With increasing injection pressure, more and more mercury is forced into the rock. The shape of the curves on a capillary pressure plot reflects the grain sorting and the connection of pores and pore throats. The longer the plateau shown by the capillary curve, the better the reservoir quality. Poorly sorted, fine-grained sediment with narrow pore throats will retain water to higher pressures than coarser grained, better sorted sediments. A homogenous reservoir rock can be represented by a single capillary pressure curve. By contrast, a heterogenous reservoir will have a family of rock types, each with its own capillary pressure curve (Figure 2).

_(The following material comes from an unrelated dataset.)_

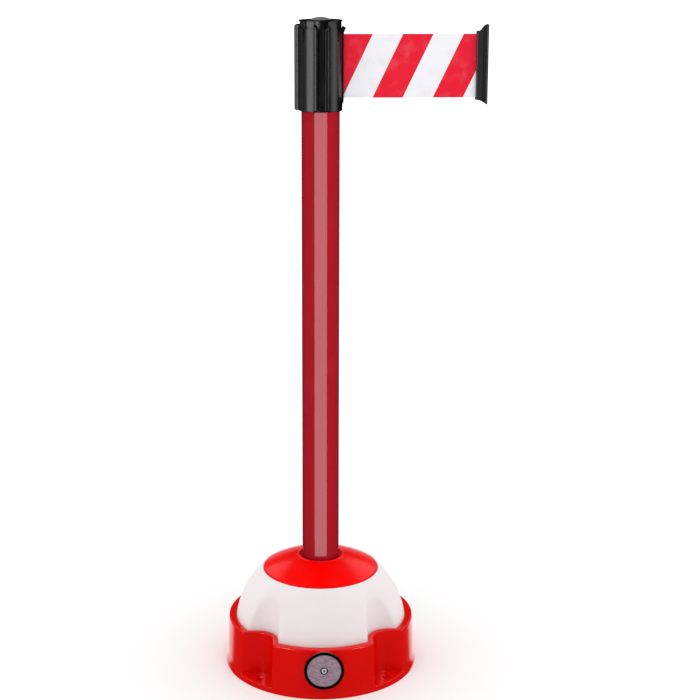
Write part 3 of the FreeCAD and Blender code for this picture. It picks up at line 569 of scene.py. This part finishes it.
def base_skirt(material):
    """One closed shell: under the foot, round its edge, up the wall, over the rim and back down, with a seat
    for the dome, a boss for the round fitting and four countersunk floor holes."""
    seat = dome_radius(DOME_LOW) + 0.5 * MM
    seat_side = FLUTE_SIDE + 0.5 * MM
    ledge, soft_edge = 4 * MM, 1.1 * MM
    ceiling = RIM_TOP - 8 * MM

    def seat_ring(grow, height):
        return lobed(seat + grow, seat_side + grow, 4 * MM, height)

    def inside_ring(height):
        share = (height - FOOT_TOP) / (RIM_TOP - FOOT_TOP)
        radius = WALL_LOW + (WALL_TOP - WALL_LOW) * share - WALL_THICK
        return lobed(radius, NOTCH_SIDE - (height - FOOT_TOP) * NOTCH_DRAFT - WALL_THICK, 3 * MM, height)

    rings = [inside_ring(0.0)] + foot_rings()
    plain_wall = np.linspace(FLARE_TOP + 6 * MM, RIM_TOP - RIM_ROUND - 4 * MM, 6)
    rings += [wall_ring(height) for height in plain_wall]
    for turn in np.radians(np.linspace(0, 90, 8)):
        rings.append(wall_ring(RIM_TOP - RIM_ROUND * (1 - math.sin(turn)), -RIM_ROUND * (1 - math.cos(turn))))
    for turn in np.radians(np.linspace(90, 0, 6)):
        rings.append(seat_ring(soft_edge * (1 - math.cos(turn)), RIM_TOP - soft_edge * (1 - math.sin(turn))))
    rings += [seat_ring(0, DOME_LOW), seat_ring(-ledge, DOME_LOW), seat_ring(-ledge, ceiling)]
    rings += [inside_ring(ceiling), inside_ring(ceiling / 2)]
    skirt = piece("skirt", loft(rings, looped=True))

    sunk = -8 * MM
    boss_edge = rounded([(0, sunk), (DISC_RADIUS, sunk), (DISC_RADIUS, 0, 0.7 * MM), (0, 0)])
    shape(skirt, [facing_front(lathe(boss_edge, 96))], "UNION")
    wide, below, above = FLOOR_HOLE_RADIUS + 0.85 * MM, -1 * MM, 14 * MM
    hole = [(0, below), (FLOOR_HOLE_RADIUS, below), (FLOOR_HOLE_RADIUS, FOOT_TOP - 0.7 * MM),
            (wide, FOOT_TOP + 0.4 * MM), (wide, above), (0, above)]
    outwards = Matrix.Translation((FLOOR_HOLE_CIRCLE, 0, 0))
    holes = [turned(moved(lathe(hole, 40), outwards), turn) for turn in (45, 135, 225, 315)]
    shape(skirt, holes, "DIFFERENCE")
    finished(skirt, "stand", material, ["base_skirt"], crease=35)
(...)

Petrophysicists will use capillary pressure curves as the basis for deriving a water saturation versus height relationship for a reservoir.[1]

References

1. Vavra, C. L., J. G. Kaldi, and R. M. Sneider, 1992, Geological applications of capillary pressure: A review: AAPG Bulletin, v. 76, no. 6, p. 840–850.
2. Sneider, R. M., F. H. Richardson, D. D. Paynter, R. E. Eddy, and I. A. Wyant, 1977, Predicting reservoir rock geometry and continuity in Pennsylvanian reservoirs, Elk City, Oklahoma: Journal of Petroleum Technology, v. 29, no. 7, SPE Paper 6138, p. 851–866.
3. Arps, J. J., 1964, Engineering concepts useful in oil finding: AAPG Bulletin, v. 48, no. 2, p. 157–165.
4. Schowalter, T. T., 1979, Mechanics of secondary hydrocarbon migration and entrapment: AAPG Bulletin, v. 63, no. 5, p. 723–760.
5. Berg, R. R., 1975, Capillary pressures in stratigraphic traps: AAPG Bulletin, v. 59, no. 6, p. 939–956.